A mysterious super PAC called Sunflower State popped up in June and began a relentless media campaign in Kansas aimed at portraying Republican Rep. Roger Marshall as insufficiently conservative compared to his opponent, former Kansas Sec. of State Kris Kobach.

Democrats apparently saw an easier path to victory in November against Kobach, who lost the 2018 race for governor to Laura Kelly, a Democrat. Sunflower State’s effort failed, as Marshall won a decisive victory over Kobach in the state’s primary on Aug. 4. (RELATED: GOP Rep Roger Marshall Wins Kansas Senate Primary)

Sunflower State’s funders remained a mystery until Thursday, when the group filed its finance records with the Federal Election Committee.

The records show that the Senate Majority PAC gave $3,550,000 to Sunflower State, and Women Vote! provided another $1,750,000 in funding.

Senate Majority PAC, founded in 2010, is closely aligned with Senate Minority Leader Chuck Schumer. Its goal in elections matches its name: to win a Democratic majority in the 100-seat Senate.

The group has hoped to pick up the seat in Kansas, which is being vacated by Sen. Pat Roberts, a Republican.

(Photo by Larry French/Getty Images for SiriusXM)

Congressman Roger Marshall (R-KS (Larry French/Getty Images for SiriusXM)

Women Vote!, an offshoot of pro-choice group Emily’s List, says its goal is to elect pro-choice Democratic women.

Marshall, who represents a House district in western Kansas, will square off in November against Barbara Bollier, a Kansas state senator who represents a suburban district outside of Kansas City.

Sunflower State paid out nearly all of its revenue to two Virginia-based campaign advertising companies, Moore Campaigns and Old Town Media, the FEC records show.

The Senate Majority PAC weighed in on Marshall’s victory on Aug. 5, but did not acknowledge its role in the primary.

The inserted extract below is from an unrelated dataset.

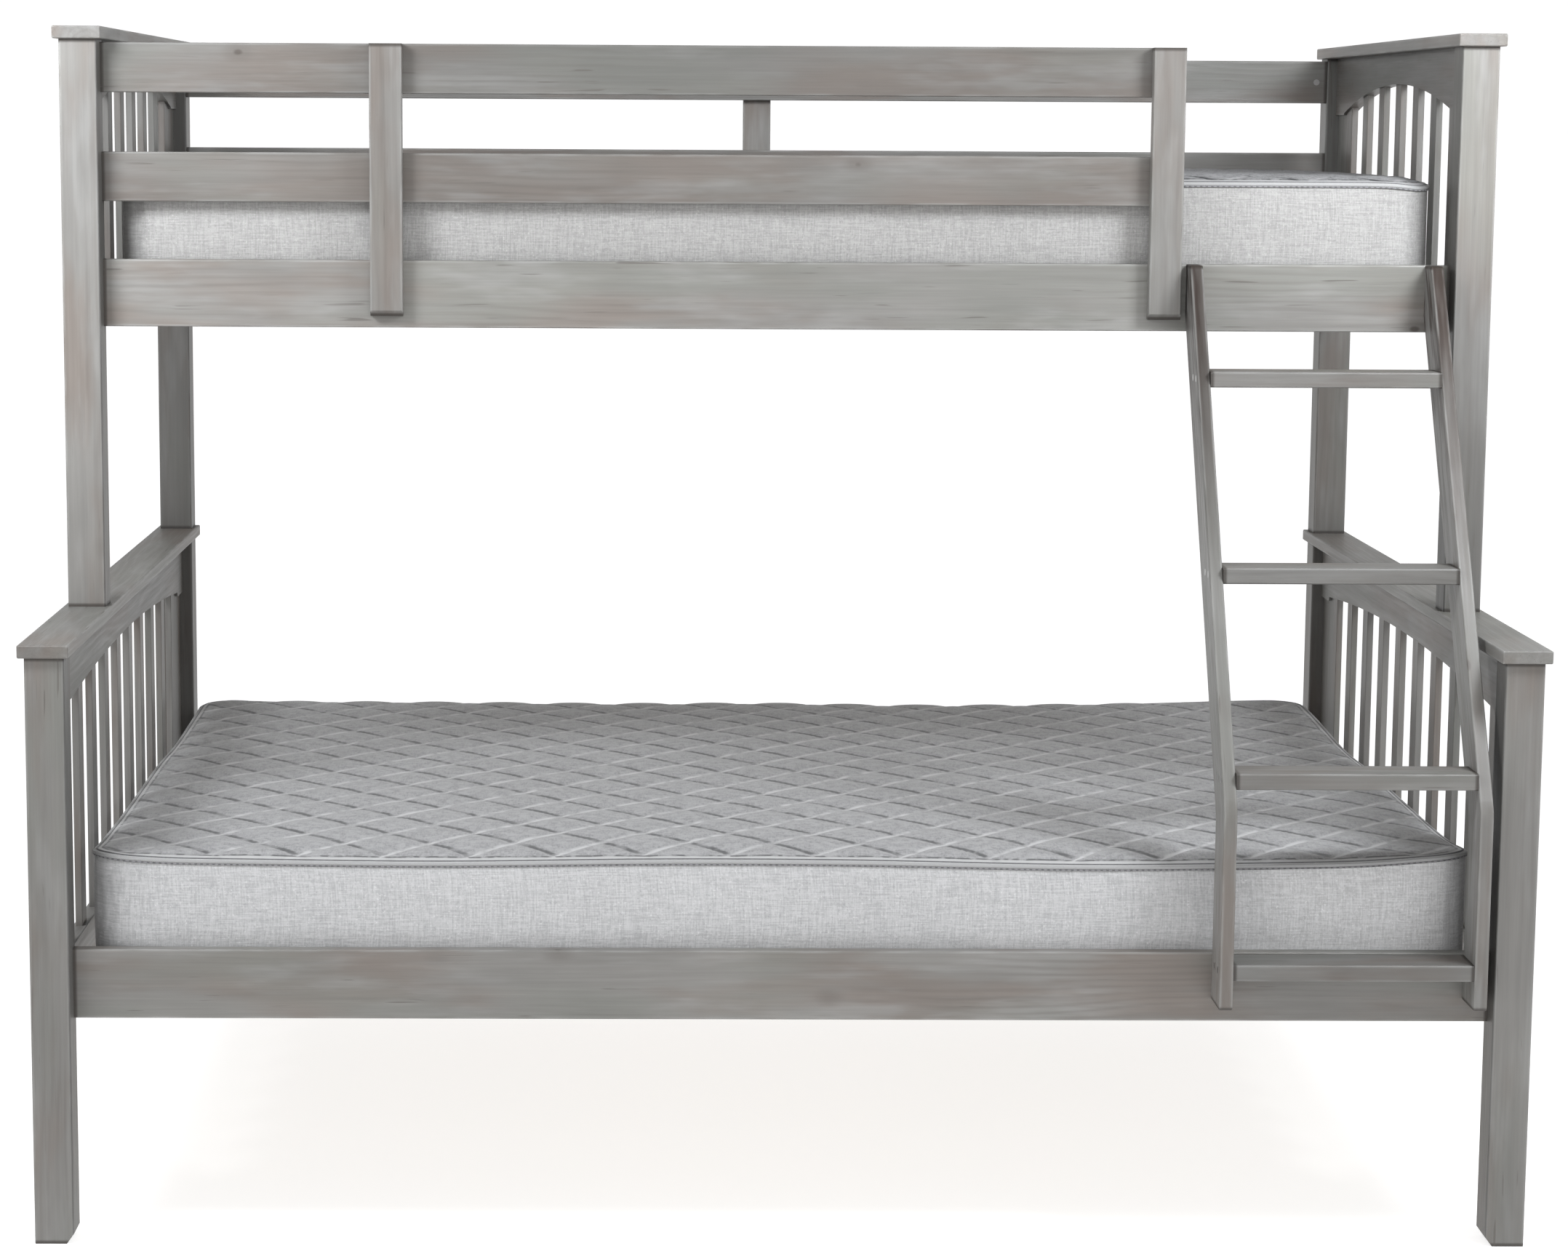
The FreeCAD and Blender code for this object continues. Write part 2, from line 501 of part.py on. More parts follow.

“Marshall stumbles out of the bitter primary bruised and with little cash left on hand to rebrand his image. While in Washington, Marshall has turned his back on Kansans and refused to protect those with pre-existing conditions and looked out for special interests instead,” the group said in a statement at the time.

The Senate Majority PAC and Women Vote! did not immediately respond to requests for comment.